Of course the real question is what the twelve supposedly well-screened persons will do when they sit down together. Jeffrey Abramson, after reviewing the relevant research, concluded that “there is no scientific way to predict whether an individual juror will conform, in any one case, to the general attitudes of his or her group.” Michael Knox’s memoir substantiates this view. He served on the Simpson jury from January 11 to March 1, more than enough time to get to know everyone in the sequestered group. Contrary to some news reports, he writes that the jurors did not rigidly divide up according to race or sex or age or class; that both the friendly feelings and the antagonisms among the jurors cut across these lines. As it turned out, the most serious tension was between two black women, both of whom eventually left the jury. Moreover, in transcripts released on July 24, a fifty-year-old black woman juror challenged claims by another black woman juror, who was later dismissed, that the court deputies had favored the whites on the panel. “I don’t think anybody got any more treatment than anybody else,” she said. Indeed, in the confined quarters, personal quirks mattered more than conventional sociological distinctions.

Knox and another former member of the Simpson jury, both of whom are black, have made public their opinions. He says he was “leaning toward a guilty verdict”; while she has called the prosecution case “a whole lot of nothing.”

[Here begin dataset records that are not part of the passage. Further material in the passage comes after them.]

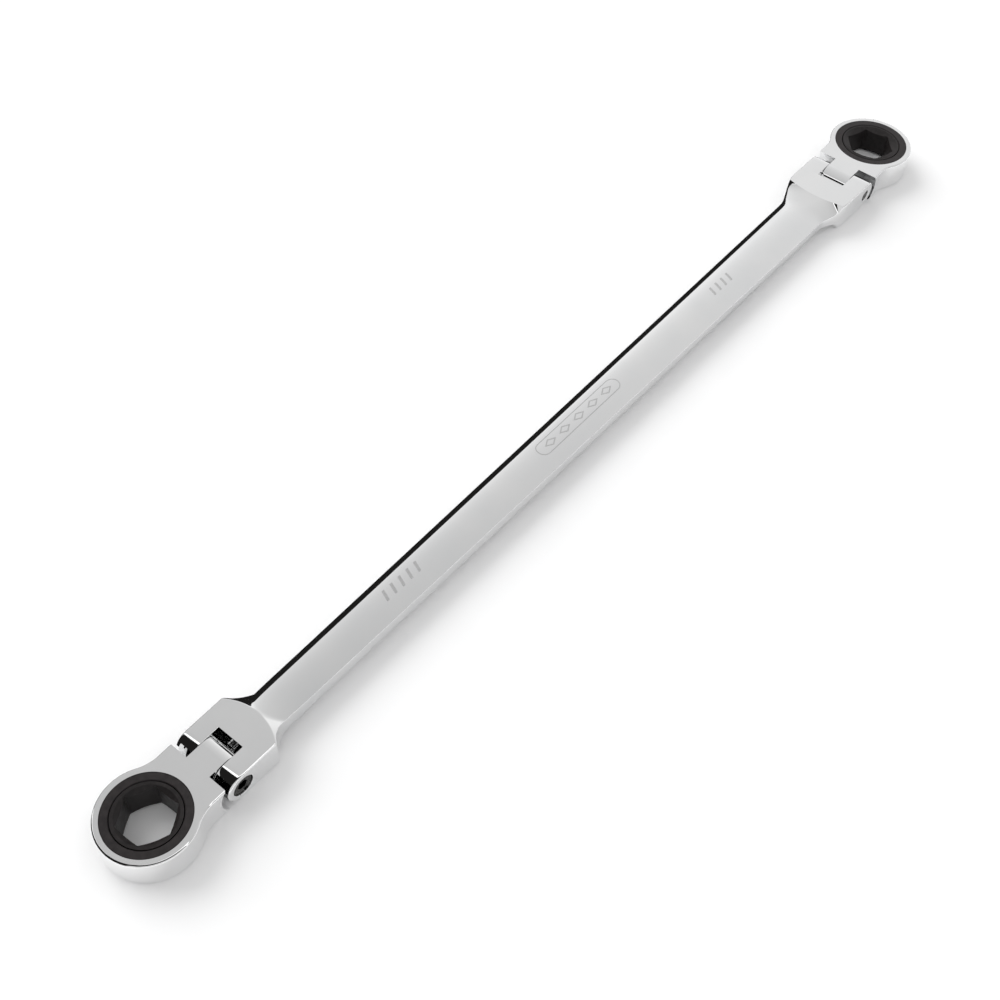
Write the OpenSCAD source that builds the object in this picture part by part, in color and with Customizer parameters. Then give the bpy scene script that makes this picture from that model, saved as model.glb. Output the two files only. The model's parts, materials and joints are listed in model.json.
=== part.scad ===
// Long double box-end ratcheting wrench with two flexing heads.
// The handle is one forging with a fork at each end. Each head pivots on a
// screw through its fork and holds a ratchet gear, a pawl, a spring and rings.
// End "a" is the smaller head, at -X. End "b" is the larger head, at +X.
// Origin: centre of the footprint, on the surface the wrench lies on.

/* [Overall] */
// Distance between the two pivot screws
pin_spacing = 324.5; // [260:0.5:420]
// Thickness of the heads and of the fork blocks
thick = 10.5; // [9.5:0.1:12]
// Rounding of the long forged edges
edge_r = 0.6; // [0.3:0.1:0.8]

/* [Sockets] */
// Size across flats of the smaller hex socket (9/16 inch)
flats_a = 14.29; // [13:0.01:14.6]
// Size across flats of the larger hex socket (5/8 inch)
flats_b = 15.875; // [15:0.005:16.4]
// Rest angle of the smaller hex
hex_turn_a = 2.7; // [0:0.1:60]
// Rest angle of the larger hex
hex_turn_b = 10.5; // [0:0.1:60]

/* [Heads] */
// Outer radius of the smaller head
head_r_a = 13.95; // [13.5:0.05:15]
// Outer radius of the larger head
head_r_b = 15.8; // [15.4:0.05:17]
// Distance from the pivot to the gear centre, smaller head
arm_a = 22.85; // [22:0.05:26]
// Distance from the pivot to the gear centre, larger head
arm_b = 23.85; // [23.5:0.05:27]
// Radius of the fillets between head and neck
neck_fillet_r = 12; // [10:0.5:14]

/* [Ratchet] */
// Number of gear teeth
teeth = 72; // [60:12:84]
// Depth of the gear teeth
tooth_depth = 0.55; // [0.45:0.05:0.6]
// How far the pawl backs away from the gear
pawl_travel = 0.75; // [0.7:0.05:0.8]

/* [Handle] */
// Half width of the smaller fork
fork_w_a = 10.5; // [10:0.1:11.5]
// Half width of the larger fork
fork_w_b = 12.4; // [12:0.1:13.5]
// Half width of the shank at the smaller end
shank_w_a = 6.3; // [6:0.1:7.5]
// Half width of the shank at the larger end
shank_w_b = 8.4; // [8:0.1:9.5]
// Half thickness of the oval shank
shank_h = 4; // [3.6:0.1:4.4]
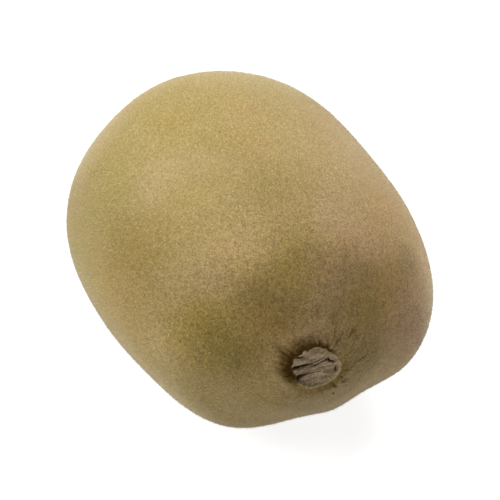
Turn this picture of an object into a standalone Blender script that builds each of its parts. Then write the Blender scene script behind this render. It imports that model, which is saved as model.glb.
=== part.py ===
# A whole kiwi fruit, lying on its side with its stem end towards +X.
# Metres, +Z up. The origin is on the surface that the fruit lies on, under the middle of its box.
# The fruit grew as one piece, so it is one solid: a turned body, a nub with a stem scar, a blossom end.
from math import asin, copysign, cos, exp, pi, radians, sin, tanh

import bmesh
import bpy
from mathutils import Matrix, Vector

MM = 0.001

# Body: half lengths from the widest station, and half of the broad and the narrow way across
STEM_HALF = 33.5 * MM
TIP_HALF = 33.0 * MM
HALF_WIDTH = 28.6 * MM
HALF_DEPTH = 24.7 * MM
SECTION_LEAN = radians(-15)
# Fullness of the shoulders: 2 makes an ellipse, more makes them squarer
STEM_FULLNESS = 2.55
TIP_FULLNESS = 2.6
# Both ends stand this far to the side of and above the middle
END_SHIFT = Vector((-0.3, 1.3)) * MM
# Metres that the stem end's face leans forward for each metre sideways and up
STEM_LEAN = Vector((0.05, 0.02))

# Stem end: a low round nub with a soft edge, and a shallow ring round it
NUB_HEIGHT = 1.4 * MM
NUB_RADIUS = 7.7 * MM
NUB_EDGE = 1.5 * MM
RING_DEPTH = 1.6 * MM
RING_RADIUS = 16.0 * MM
RING_SPREAD = 5.3 * MM

# Low swells and flats: station along the length and height in millimetres, turn in degrees from the
# broad side, in the order station, turn, height, spread
SWELLS = (
    (28.8, 133, 2.3, 6.8),
    (28.0, 80, 1.2, 6.6),
    (29.4, 185, 1.6, 7.1),
    (20.0, 358, 1.0, 11.5),
    (22.2, 334, 0.55, 5.4),
    (25.5, 321, -0.95, 5.5),
    (24.8, 300, 0.35, 3.0),
    (24.0, 287, -0.85, 4.0),
    (21.5, 257, 1.25, 8.6),
    (13.0, 223, -1.1, 9.8),
    (-12.0, 201, 0.55, 10.0),
    (-23.5, 155, -0.95, 10.3),
    (-8.0, 49, -0.9, 10.6),
)

# Stem scar: a sunken disc, deepest on its upper side, with a thin rim and three slits across it
SCAR_RADIUS = 4.2 * MM
SCAR_EDGE = 0.9 * MM
SCAR_DEPTH = 0.75 * MM
SCAR_TILT = 0.45 * MM
SCAR_DEEP_SIDE = Vector((-0.6, 0.8))
RIM_HEIGHT = 0.2 * MM
RIM_SPREAD = 0.5 * MM
SLIT_DEPTH = 0.4 * MM
SLIT_SPREAD = 0.4 * MM
# Each slit from one end to the other, sideways and up from the scar's middle, in millimetres
SLITS = (
    ((-3.2, 0.0), (0.2, 1.2)),
    ((-1.4, -0.3), (2.7, 1.8)),
    ((-3.3, -2.1), (0.9, -0.9)),
)

# Blossom end: a small basin with the dry base of the flower standing in it
BASIN_DEPTH = 0.9 * MM
BASIN_RADIUS = 3.2 * MM
STUB_HEIGHT = 1.1 * MM
STUB_RADIUS = 1.3 * MM

# How far the belly is pressed flat where it rests
REST_PRESS = 0.5 * MM

# Rings of the mesh: close together at both ends, then even steps to the widest station
SEGMENTS = 60
STEM_RING_STEP = 0.4 * MM
STEM_RING_COUNT = 15
STEM_SIDE_RINGS = 20
TIP_RING_STEP = 0.6 * MM
TIP_RING_COUNT = 7
TIP_SIDE_RINGS = 20

SKIN_COLOUR = (0.36, 0.27, 0.12, 1)
SKIN_ROUGHNESS = 0.85


def signed_power(value, power):
    return copysign(abs(value) ** power, value)


def polar_at_radius(radius, fullness):
    """Polar angle of the ring that has this radius, measured from the nearer end."""
    return asin((radius / HALF_WIDTH) ** (fullness / 2))


def ring_angles():
    """Polar angles of the rings from the stem end, 0, to the blossom end, pi."""
    stem = [polar_at_radius(STEM_RING_STEP * k, STEM_FULLNESS) for k in range(1, STEM_RING_COUNT + 1)]
    tip = [polar_at_radius(TIP_RING_STEP * k, TIP_FULLNESS) for k in range(1, TIP_RING_COUNT + 1)]
    stem_step = (pi / 2 - stem[-1]) / STEM_SIDE_RINGS
    tip_step = (pi / 2 - tip[-1]) / TIP_SIDE_RINGS
    stem_side = [stem[-1] + stem_step * k for k in range(1, STEM_SIDE_RINGS + 1)]
    tip_side = [pi / 2 + tip_step * k for k in range(1, TIP_SIDE_RINGS)]
    return stem + stem_side + tip_side + [pi - angle for angle in reversed(tip)]


def body_point(polar, turn):
    """A point of the plain body, and its distance sideways and up from the axis."""
    half, fullness = (STEM_HALF, STEM_FULLNESS) if polar <= pi / 2 else (TIP_HALF, TIP_FULLNESS)
    power = 2 / fullness
    station = signed_power(cos(polar), power) * half
    reach = abs(sin(polar)) ** power
    section = Vector((reach * HALF_WIDTH * cos(turn), reach * HALF_DEPTH * sin(turn)))
    section.rotate(Matrix.Rotation(SECTION_LEAN, 2))
    if polar <= pi / 2:
        radius = section.length
        station += NUB_HEIGHT * 0.5 * (1 - tanh((radius - NUB_RADIUS) / NUB_EDGE))
        station -= RING_DEPTH * exp(-(((radius - RING_RADIUS) / RING_SPREAD) ** 2))
    along = station / half
    lean = STEM_LEAN.dot(section) * along**2 if along > 0 else 0
    place = section + END_SHIFT * along**2
    return Vector((station + lean, place.x, place.y)), section


def swell_sites():
    """Each swell's middle on the body, its outward direction, height and spread."""
    nudge = radians(0.1)
    sites = []
    for station, turn_degrees, height, spread in SWELLS:
        half, fullness = (STEM_HALF, STEM_FULLNESS) if station > 0 else (TIP_HALF, TIP_FULLNESS)
        tilt = asin((abs(station) * MM / half) ** (fullness / 2))
        polar = pi / 2 - copysign(tilt, station)
        turn = radians(turn_degrees)
        middle = body_point(polar, turn)[0]
        along = body_point(polar + nudge, turn)[0] - middle
        around = body_point(polar, turn + nudge)[0] - middle
        sites.append((middle, along.cross(around).normalized(), height * MM, spread * MM))
    return sites


def soft_step(value):
    value = min(max(value, 0), 1)
    return value * value * (3 - 2 * value)


def distance_to_slit(place, slit):
    start, end = (Vector(point) * MM for point in slit)
    run = end - start
    share = min(max((place - start).dot(run) / run.length_squared, 0), 1)
    return (place - start - run * share).length


def stem_scar_height(place):
    """Height of the scar's surface over the plain nub, sideways and up from its middle."""
    radius = place.length
    inside = soft_step((SCAR_RADIUS + SCAR_EDGE - radius) / (2 * SCAR_EDGE))
    depth = SCAR_DEPTH + SCAR_TILT * place.dot(SCAR_DEEP_SIDE) / SCAR_RADIUS
    height = -depth * inside
    height += RIM_HEIGHT * exp(-(((radius - SCAR_RADIUS) / RIM_SPREAD) ** 2))
    for slit in SLITS:
        height -= SLIT_DEPTH * exp(-((distance_to_slit(place, slit) / SLIT_SPREAD) ** 2))
    return height


def blossom_end_height(place):
    radius = place.length
    basin = -BASIN_DEPTH * exp(-((radius / BASIN_RADIUS) ** 2))
    return basin + STUB_HEIGHT * exp(-((radius / STUB_RADIUS) ** 4))


def skin_point(polar, turn, sites):
    """A point of the finished outer surface."""
    base, section = body_point(polar, turn)
    point = base.copy()
    for middle, outward, height, spread in sites:
        point += outward * height * exp(-(base - middle).length_squared / spread**2)
    if base.x > 0:
        point.x += stem_scar_height(section)
    else:
        point.x -= blossom_end_height(section)
    return point


def settle(mesh):
    """Presses the belly flat and moves the fruit so that it rests on Z = 0 over the origin."""
    floor = min(vertex.co.z for vertex in mesh.verts) + REST_PRESS
    for vertex in mesh.verts:
        vertex.co.z = max(vertex.co.z, floor)
    low = Vector(min(vertex.co[axis] for vertex in mesh.verts) for axis in range(3))
    high = Vector(max(vertex.co[axis] for vertex in mesh.verts) for axis in range(3))
    middle = (low + high) / 2
    bmesh.ops.translate(mesh, verts=mesh.verts, vec=(-middle.x, -middle.y, -low.z))


def fruit_mesh():
    sites = swell_sites()
    mesh = bmesh.new()
    turns = [2 * pi * k / SEGMENTS for k in range(SEGMENTS)]
    rings = [[mesh.verts.new(skin_point(polar, turn, sites)) for turn in turns] for polar in ring_angles()]
    stem_pole = mesh.verts.new(skin_point(0, 0, sites))
    tip_pole = mesh.verts.new(skin_point(pi, 0, sites))
    for k in range(SEGMENTS):
        after = (k + 1) % SEGMENTS
        mesh.faces.new((stem_pole, rings[0][k], rings[0][after]))
        mesh.faces.new((tip_pole, rings[-1][after], rings[-1][k]))
        for near, far in zip(rings, rings[1:]):
            mesh.faces.new((near[k], far[k], far[after], near[after]))
    settle(mesh)
    bmesh.ops.recalc_face_normals(mesh, faces=mesh.faces)
    bmesh.ops.triangulate(mesh, faces=mesh.faces)
    data = bpy.data.meshes.new("kiwi_fruit")
    mesh.to_mesh(data)
    mesh.free()
    data.shade_smooth()
    return data


def skin_material():
    material = bpy.data.materials.new("kiwi_skin")
    material.use_nodes = True
    shader = material.node_tree.nodes["Principled BSDF"]
    shader.inputs["Base Color"].default_value = SKIN_COLOUR
    shader.inputs["Roughness"].default_value = SKIN_ROUGHNESS
    shader.inputs["Metallic"].default_value = 0
    return material


def build():
    for old in list(bpy.data.objects):
        bpy.data.objects.remove(old)
    data = fruit_mesh()
    data.materials.append(skin_material())
    fruit = bpy.data.objects.new("kiwi_fruit", data)
    bpy.context.scene.collection.objects.link(fruit)


build()
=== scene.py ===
from math import atan2, cos, exp, pi, radians, sin
from random import Random
from types import SimpleNamespace

import bmesh
import bpy
import numpy
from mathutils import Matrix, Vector, noise


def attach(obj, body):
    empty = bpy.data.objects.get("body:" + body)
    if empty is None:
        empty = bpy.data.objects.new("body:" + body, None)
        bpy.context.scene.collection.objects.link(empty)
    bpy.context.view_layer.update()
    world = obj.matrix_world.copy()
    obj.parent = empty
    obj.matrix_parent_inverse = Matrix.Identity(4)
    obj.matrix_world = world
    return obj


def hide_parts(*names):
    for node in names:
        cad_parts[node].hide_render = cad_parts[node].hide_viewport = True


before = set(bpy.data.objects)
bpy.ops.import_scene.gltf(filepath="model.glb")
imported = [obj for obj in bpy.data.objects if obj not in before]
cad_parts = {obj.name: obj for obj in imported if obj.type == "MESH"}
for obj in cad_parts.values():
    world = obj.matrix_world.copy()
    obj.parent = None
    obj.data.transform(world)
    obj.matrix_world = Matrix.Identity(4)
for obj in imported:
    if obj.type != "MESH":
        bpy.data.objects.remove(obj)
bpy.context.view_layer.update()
print("frame loaded")

mm = 0.001
nodeGap = (200, 180)  # between nodes in the node editor


# helpers for objects
def addObject(name, data):
    thing = bpy.data.objects.new(name, data)
    bpy.context.scene.collection.objects.link(thing)
    return thing


def makePiece(name, mesh, *materials):
    mesh.materials.clear()
    for material in materials:
        mesh.materials.append(material)
    return addObject(name, mesh)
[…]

Except when bias is openly expressed, the elaborate efforts by lawyers and then hired consultants to predict how people will behave if placed on a jury are usually futile. Abramson writes that how they vote will turn mainly on “the fluid group dynamics that influence jury deliberations.” Unfortunately, he says hardly anything beyond this. One reason may be that as a lawyer and a former prosecutor, he has been exempted from jury duty. Adler, who also has a law degree, was once chosen for a civil trial but the case was settled before deliberations began. Both writers spoke with friends who have been jurors; but, oddly, neither book quotes from these conversations. For their information about juries the two writers rely almost entirely on legal scholars, few, if any, of whom have ever been inside a jury room either.

In 1955, a group of University of Chicago professors were allowed, without the jurors’ knowledge, to make recordings of deliberations in a few Kansas civil cases. Word of this got out, an uproar ensued, and over half the states proceeded to outlaw any kind of taping.1 Since then both research projects and real-life litigants have had to depend on simulations. Abramson describes how practice juries have been assembled by lawyers for companies like MCI and General Motors. Various kinds of arguments are tried out before these paid panels, whose deliberations are then observed. These exercises, we are told, help to shape the lawyers’ trial strategies. In academic experiments students are paid to watch films of fictional trials and then deliberate about them. One such project found that requiring unanimity took 138 minutes to reach a verdict, whereas allowing a 10–2 vote cut the time to 103 minutes.2


As it happens I have myself during the past twenty years been on five juries, all of them in criminal cases, including two involving murders. I look forward to being summoned, not as a civic duty but because I find serving an exhilarating experience. So I know what Adler means when he says that speaking with former jurors.

was like having a conversation with someone who was just back from Nepal or who’d just had sex for the first time. They betrayed the same sense of wonder at having been to a new place and having seen life differently.

When before has a citizen been given so grave a responsibility? Freedom or imprisonment; the triumph of truth or of tragic error; adherence to law or malice and caprice—all this and more rests on a juror’s shoulders. Nor will it do to say that the onus is shared with eleven others. In all of the juries I served on, I could see each member acting as if the verdict was his alone. It should be obvious that no simulation can carry this moral weight.

As part of this process, something one could call bonding begins, starting as soon as the last member has been chosen. As anyone who has served on a jury can report, jurors find themselves spending a lot of unsupervised time together, even in proceedings that may last only a week. In the Simpson trial, observers have been struck by how often the jurors have been told to leave the courtroom, sometimes for prolonged periods. In my own experience as a juror, we were usually kept waiting in the morning or after lunch, because the judge had motions from other cases to deal with. Confined to a small anteroom, bus drivers and bond traders are soon on first-name terms. Indeed, I have found it rare for anyone to hide behind a newspaper or a book; in one case we arranged to have lunch together every day at a nearby restaurant. Yet in all our conversations, we, like all other American jurors, were forbidden to talk about the one thing that was uppermost in our minds. The theory is that until the judge’s charge has been given and deliberations begin, only the proceedings themselves should influence the juror’s judgment of the evidence. So during the trial, each juror considers the testimony in isolation, almost as if he were watching the proceedings by himself on television.

  1. 1

    There has been at least one recent case where deliberations were taped, in this instance with jurors’ knowledge and consent. The case involved a Wisconsin man charged with illegal possession of a firearm, and it took the jury almost two and a half hours to reach a verdict. Unfortunately, the Frontline version—televised earlier this year—was edited down to less than an hour. As a result, it shows dramatic turning points rather than the more mundane interchanges that build a consensus.

  2. 2

    For reports on simulation experiments, see Reid Hastie, editor, Inside the Juror: The Psychology of Juror Decision Making (Cambridge University Press, 1993).